Health

WHO declares monkeypox public health emergency of international concern

WHO Director-General Tedros Adhanom Ghebreyesus overruled a committee of experts who could not come to a consensus  

 
By Taran Deol
Published: Saturday 23 July 2022
Tedros Adhanom Ghebreyesus addresses the press conference by WHO to declare monkeypox a public health emergency of international concern
Tedros Adhanom Ghebreyesus addresses the press conference by WHO to declare monkeypox a public health emergency of international concern Tedros Adhanom Ghebreyesus addresses the press conference by WHO to declare monkeypox a public health emergency of international concern

The World Health Organization’s Director-General Tedros Adhanom Ghebreyesus declared monkeypox a public health emergency of international concern (PHEIC) July 23, 2022.

PHEIC is the highest level of alert the global health body can issue. Only polio and SARS-CoV-2 were ongoing PHEIC prior to monkeypox. Ghebreyesus overruled a committee of experts who could not come to a consensus, to reach the decision.

The WHO reconvened for a second time July 21, 2022, as cases crossed the 16,000-mark and deaths touched five globally. The first meeting was convened a month ago, when cases were a fifth of what are being recorded today.

Ghebreyesus said:

We have an outbreak that has spread around the world rapidly, through new modes of transmission, about which we understand too little and which meets the criteria in the International Health Regulations. 

The global health body has assessed the risk of monkeypox to be moderate across the world except in the European region, where it is a high risk. While there is international spread of the disease, risk of interference with international traffic remains low for the moment, the WHO noted.
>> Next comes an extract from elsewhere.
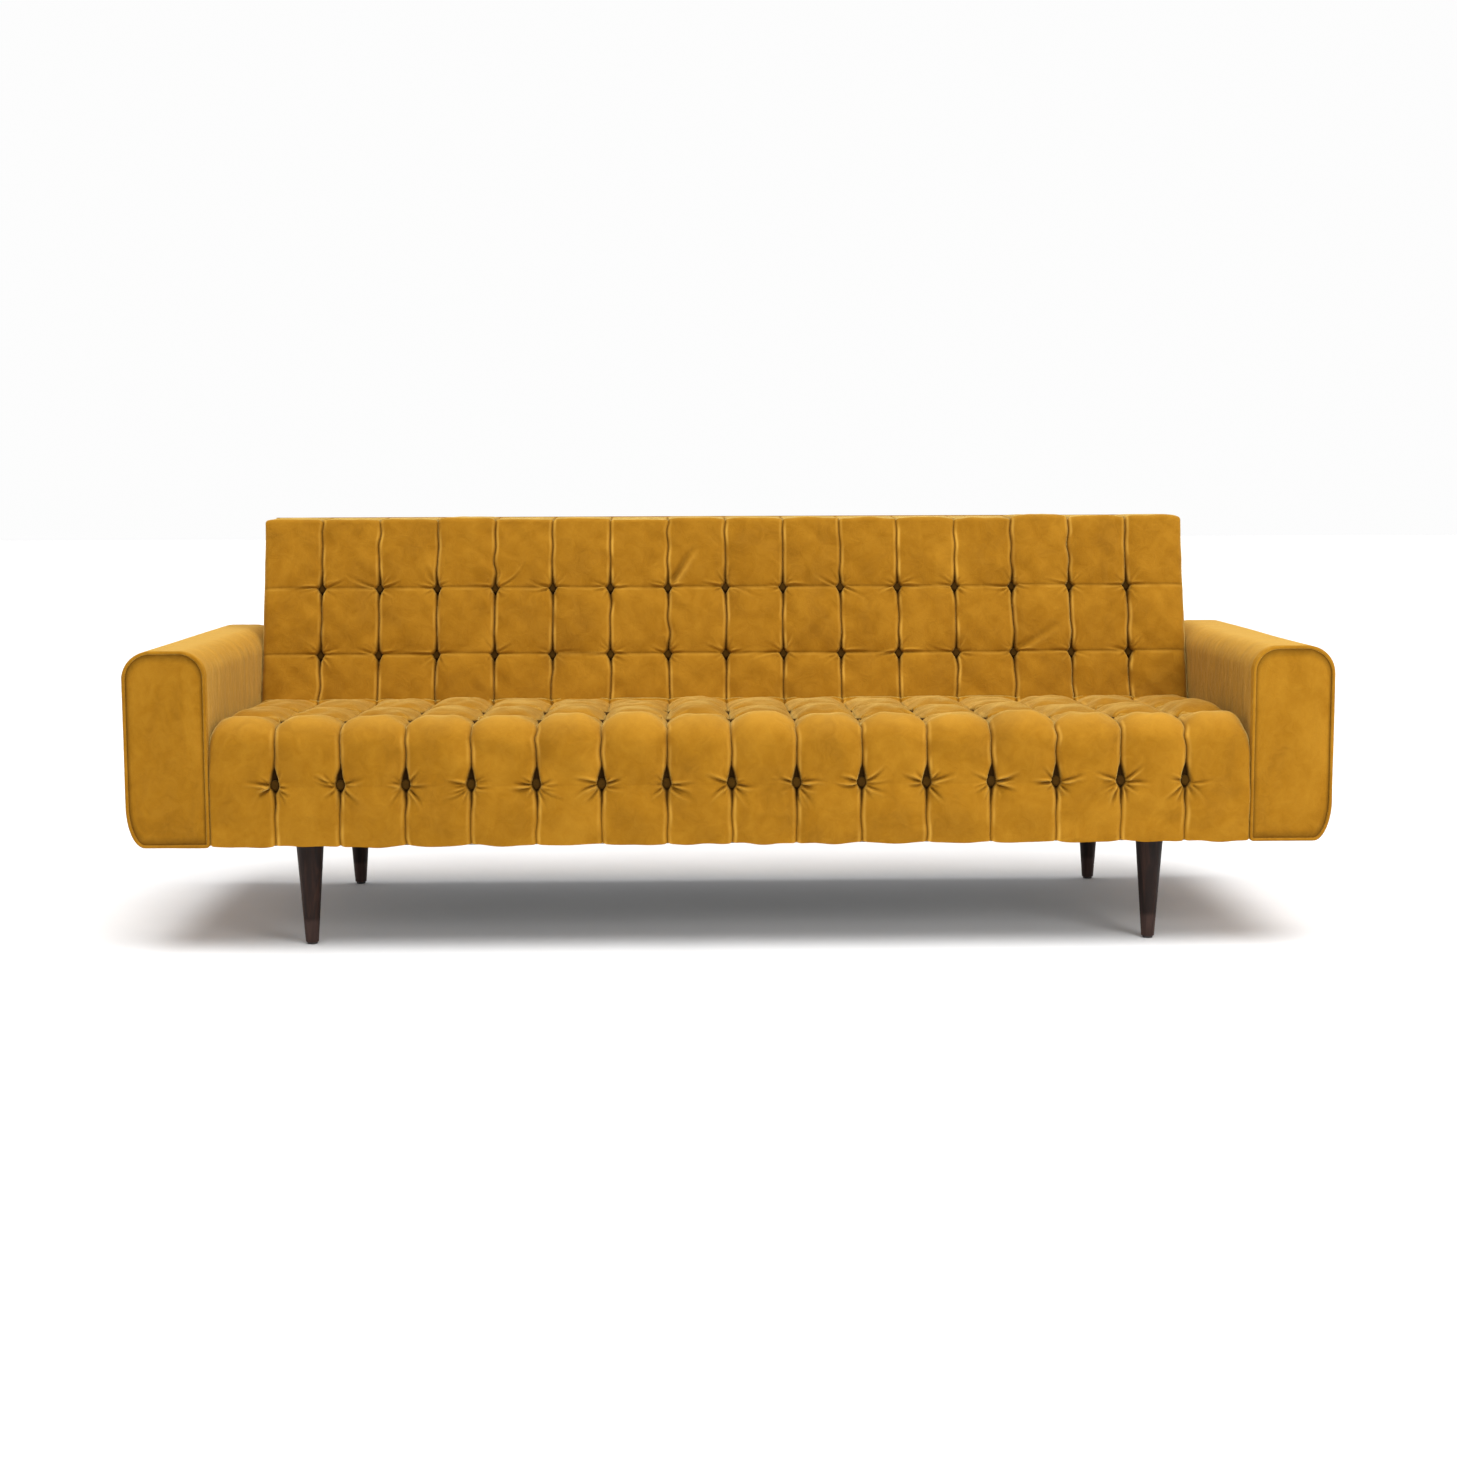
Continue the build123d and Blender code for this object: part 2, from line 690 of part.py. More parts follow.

Ghebreyesus underlined five factors that influenced the decision:

  1. Information provided by countries
  2. The three fulfilled criteria for declaring a PHEIC under the International Health Regulations
  3. Advice of the Emergency Committee
  4. Scientific principles and evidence which remains unclear
  5. The risk to human health 

The process and path of declaring any PHEIC has been criticised earlier where experts believe a binary answer to such a question is not the solution and a graded answer is needed.

Ghebreyesus addressed the lack of consensus and underlined that member countries were mulling ways to make it more effective. “This process demonstrates once again that this vital tool needs to be sharpened to make it more effective,” he said.

Monkeypox will now be on the radar of several national leaders to be on the lookout for. The decision to declare it as a PHEIC also opens up avenues for new funding. The WHO can make recommendations for countries which are not binding but if countries stray from it, they must show scientific reason for doing so.